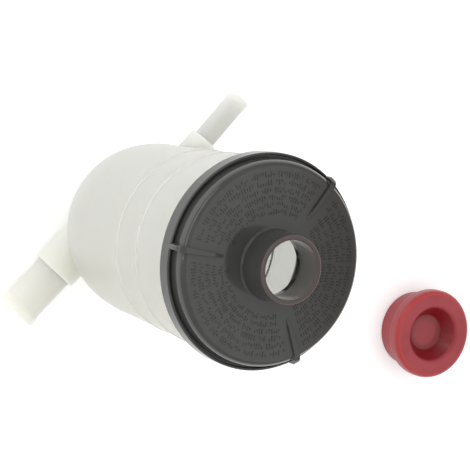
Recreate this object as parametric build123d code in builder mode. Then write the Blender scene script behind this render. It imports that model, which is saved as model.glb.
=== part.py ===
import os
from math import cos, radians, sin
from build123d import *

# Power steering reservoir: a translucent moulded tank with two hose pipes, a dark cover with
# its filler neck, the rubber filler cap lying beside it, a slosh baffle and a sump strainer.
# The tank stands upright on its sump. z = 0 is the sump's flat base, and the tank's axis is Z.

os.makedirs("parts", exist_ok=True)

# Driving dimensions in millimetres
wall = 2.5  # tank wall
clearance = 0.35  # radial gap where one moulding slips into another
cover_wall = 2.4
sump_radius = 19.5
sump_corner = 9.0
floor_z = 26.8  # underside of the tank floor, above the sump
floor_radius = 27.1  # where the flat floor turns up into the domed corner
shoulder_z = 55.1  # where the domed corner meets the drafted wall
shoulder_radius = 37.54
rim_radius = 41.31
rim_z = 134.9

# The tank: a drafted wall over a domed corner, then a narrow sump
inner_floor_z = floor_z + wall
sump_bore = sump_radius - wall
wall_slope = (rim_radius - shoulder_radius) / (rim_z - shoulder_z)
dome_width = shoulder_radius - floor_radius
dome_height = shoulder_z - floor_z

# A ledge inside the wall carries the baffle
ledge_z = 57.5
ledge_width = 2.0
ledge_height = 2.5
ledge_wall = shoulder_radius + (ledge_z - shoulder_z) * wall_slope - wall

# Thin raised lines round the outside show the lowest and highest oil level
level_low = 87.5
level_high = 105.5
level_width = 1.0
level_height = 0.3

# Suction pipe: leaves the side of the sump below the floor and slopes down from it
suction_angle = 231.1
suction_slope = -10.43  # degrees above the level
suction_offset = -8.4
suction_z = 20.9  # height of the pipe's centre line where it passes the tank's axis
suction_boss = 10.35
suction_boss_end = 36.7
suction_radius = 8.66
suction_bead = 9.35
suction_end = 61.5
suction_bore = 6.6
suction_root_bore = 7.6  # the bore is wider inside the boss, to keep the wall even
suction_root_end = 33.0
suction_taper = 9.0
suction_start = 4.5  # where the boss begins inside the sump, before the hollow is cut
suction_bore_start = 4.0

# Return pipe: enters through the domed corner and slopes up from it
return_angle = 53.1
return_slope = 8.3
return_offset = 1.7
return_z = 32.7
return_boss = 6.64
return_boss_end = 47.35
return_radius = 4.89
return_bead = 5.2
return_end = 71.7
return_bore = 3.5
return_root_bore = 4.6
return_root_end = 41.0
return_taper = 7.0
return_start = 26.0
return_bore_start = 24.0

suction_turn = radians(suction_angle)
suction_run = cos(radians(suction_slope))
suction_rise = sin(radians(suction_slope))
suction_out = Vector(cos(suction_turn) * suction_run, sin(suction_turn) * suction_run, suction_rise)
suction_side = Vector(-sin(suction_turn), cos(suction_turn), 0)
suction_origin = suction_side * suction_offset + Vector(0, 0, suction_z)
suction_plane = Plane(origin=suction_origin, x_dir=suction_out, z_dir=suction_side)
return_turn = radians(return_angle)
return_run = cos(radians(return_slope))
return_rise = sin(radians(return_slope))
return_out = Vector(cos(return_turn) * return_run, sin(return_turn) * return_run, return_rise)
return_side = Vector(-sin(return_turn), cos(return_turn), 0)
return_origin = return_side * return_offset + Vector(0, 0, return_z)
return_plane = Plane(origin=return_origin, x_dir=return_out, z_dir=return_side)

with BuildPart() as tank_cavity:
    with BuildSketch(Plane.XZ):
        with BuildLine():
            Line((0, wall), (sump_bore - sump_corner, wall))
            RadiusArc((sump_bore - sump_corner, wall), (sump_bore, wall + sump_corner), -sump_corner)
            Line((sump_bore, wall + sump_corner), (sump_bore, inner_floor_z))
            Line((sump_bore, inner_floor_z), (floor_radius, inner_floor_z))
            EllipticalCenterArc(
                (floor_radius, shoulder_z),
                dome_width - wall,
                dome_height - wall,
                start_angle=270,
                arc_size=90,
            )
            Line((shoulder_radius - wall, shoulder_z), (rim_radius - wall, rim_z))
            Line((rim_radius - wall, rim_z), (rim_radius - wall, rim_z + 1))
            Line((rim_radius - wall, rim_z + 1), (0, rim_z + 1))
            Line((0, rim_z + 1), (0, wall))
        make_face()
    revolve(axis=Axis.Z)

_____

> _Written exercise_
Quote exactly the first line of the data and every line after it through the one holding "from build123d import *".

> _Exercise response_
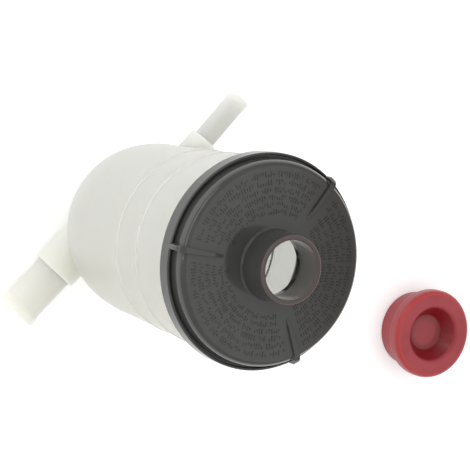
Recreate this object as parametric build123d code in builder mode. Then write the Blender scene script behind this render. It imports that model, which is saved as model.glb.
=== part.py ===
import os
from math import cos, radians, sin
from build123d import *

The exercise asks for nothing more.